Running away from Stevie Wonder in Geneva

   Stevie Wonder spoke and sang before the World Intellectual Property
Organization (WIPO) General Assembly this week in Geneva in favour of
ending the "book famine" for the visually impaired.  He passionately
challenged the international community to take action to guarantee
right to read for millions of print disabled around the world.  Many
of us were moved by his words and music but others remained
indifferent, especially some European countries like France.  In fact,
when Spain and other EU members proposed to issue a statement saying
that the EU "accepts the challenge posed by Stevie Wonder" to increase
the access to reading material for blind persons, the French
representatives flatly refused to accept any mention of Stevie Wonder
due to their copyright fundamentalism.

   For Sarkozy´s France it seems that no flexibility or exceptions are
possible. In their all out war in defense of copyright "no prisoners
will be taken".  France and other countries like Germany insisted that
there shouldn´t be any shadow of doubt concerning the total rejection
by the European Union of the World Blind Union´s proposal for a Treaty
for the Visually Impaired and Print Disabled that has been sponsored
by Brazil, Ecuador, Paraguay and Mexico. It is quite surprising that
countries like France that have clear legal exceptions to copyright
for the visaully impaired inside their countries do not wish to extend
this norm to the rest of the world so that formatted works could flow
to the millions print-disabled of the South.

    At the same time EU countries and the US were dragging their feet
on confronting the "Book Famine" of the print-disabled in Geneva,
their chief negotiators were hard at work in secret talks "16 hours a
day" in Tokyo, hammering out the last details of the ACTA agreement
that proposes very strict and repressive enforcement measures of
copyright and patents.
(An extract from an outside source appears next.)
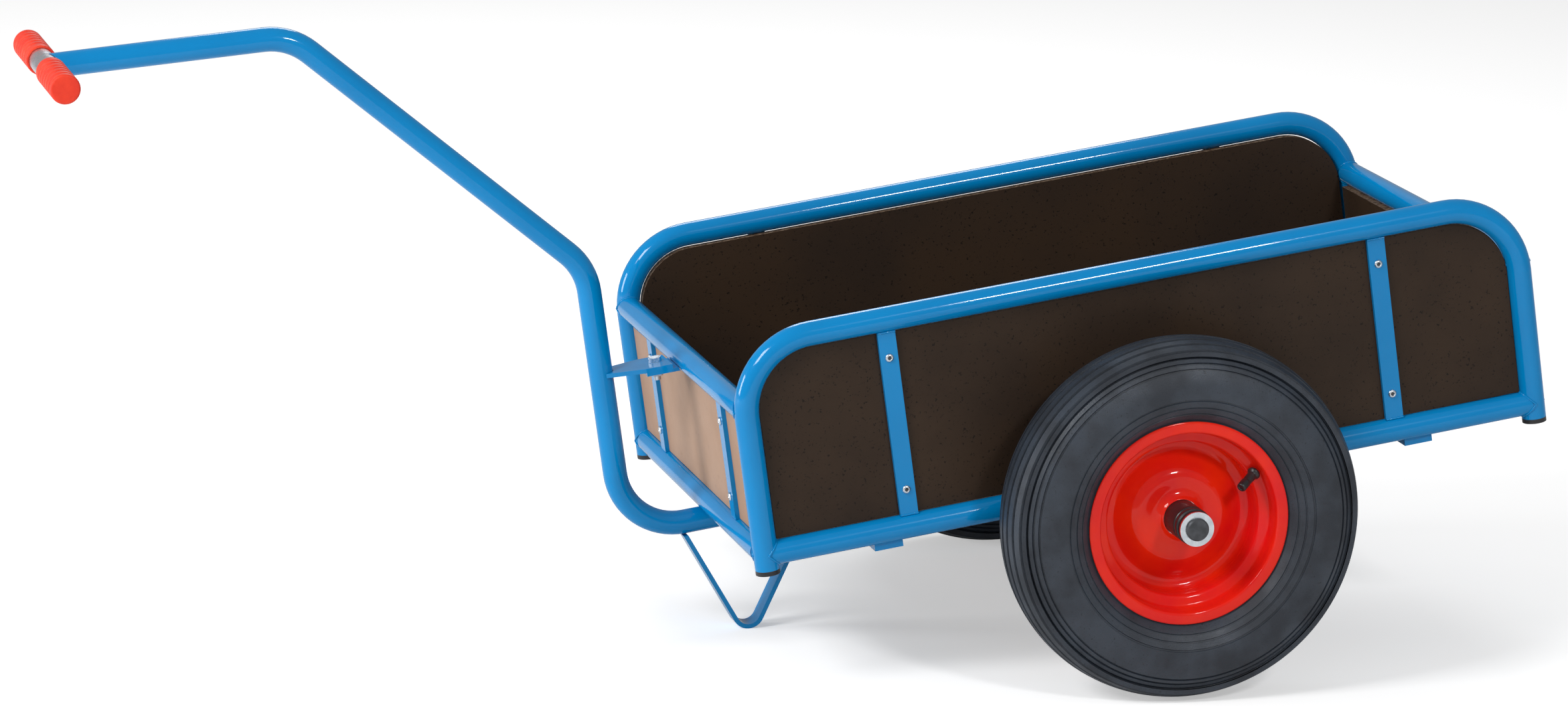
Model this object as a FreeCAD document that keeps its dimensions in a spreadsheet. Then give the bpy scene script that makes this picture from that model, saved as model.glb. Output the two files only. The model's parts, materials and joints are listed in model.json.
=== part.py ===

In contrast, It seems that when it comes to
helping one of the most disadvantaged groups in the world, the
visually impaired, there is no sense of urgency and no need to take
legally binding measures.  On IP issues the EU and the US practice a
"carrot and stick" diplomacy with lots of big sticks "to fight piracy"
and very few small carrots for the access to culture, education and
technology transfer.  In our view they are eroding the credibility of
international IP governance by exclusively focussing on protecting the
accumulated rights and vested interests of a few Northern business
models while giving a cold shoulder to new innovative industries,
consumers, internet users and citizens of the global South.

 Instead of the legally binding treaty brilliantly and passionately
defended by Latin American diplomats, the EU prefers voluntary
"stakeholder" agreements that depend on the "good will" and "self-
regulation" of publishers and rights-holders in order solve the
copyright barriers suffered by the visually impaired. (In contrast,
this week the EU and the US supported legal treaties at WIPO for
broadcasters and audio-visual performers).  Both the EU and the US
feel it would be "a dangerous precedent" to open the gate to legal
limitations and exceptions to copyright, even if it is for blind
persons´ non-profit organizations. They are sure that if this proposal
goes forward, other legal exceptions will be proposed by Africa for
libraries, archives and textbooks in what they call "the slippery
slope" toward the weakening of international copyright law. On the
contrary,  supporters of flexibilities of copyright believe that fair
exceptions could improve the general credibility and social acceptance
of copyright governance.

  "I just called to say I want to read" might be the title of Stevie
Wonder´s next song. Wonder told WIPO that if they do not act he would
be forced to write a song "about what they didn´t do".

 The fight for the "right to read" is gaining momentum and getting
stronger around the world.  By the time the issue is considered at
WIPO in November at the Standing Committee on Copyright and Related
Rights (SCCR) there are some signs that real progress will be made to
set a road-map for a fairer copyright system that places the plight of
millions of people before the supposed business interests of a few. We
just all need to push a little harder.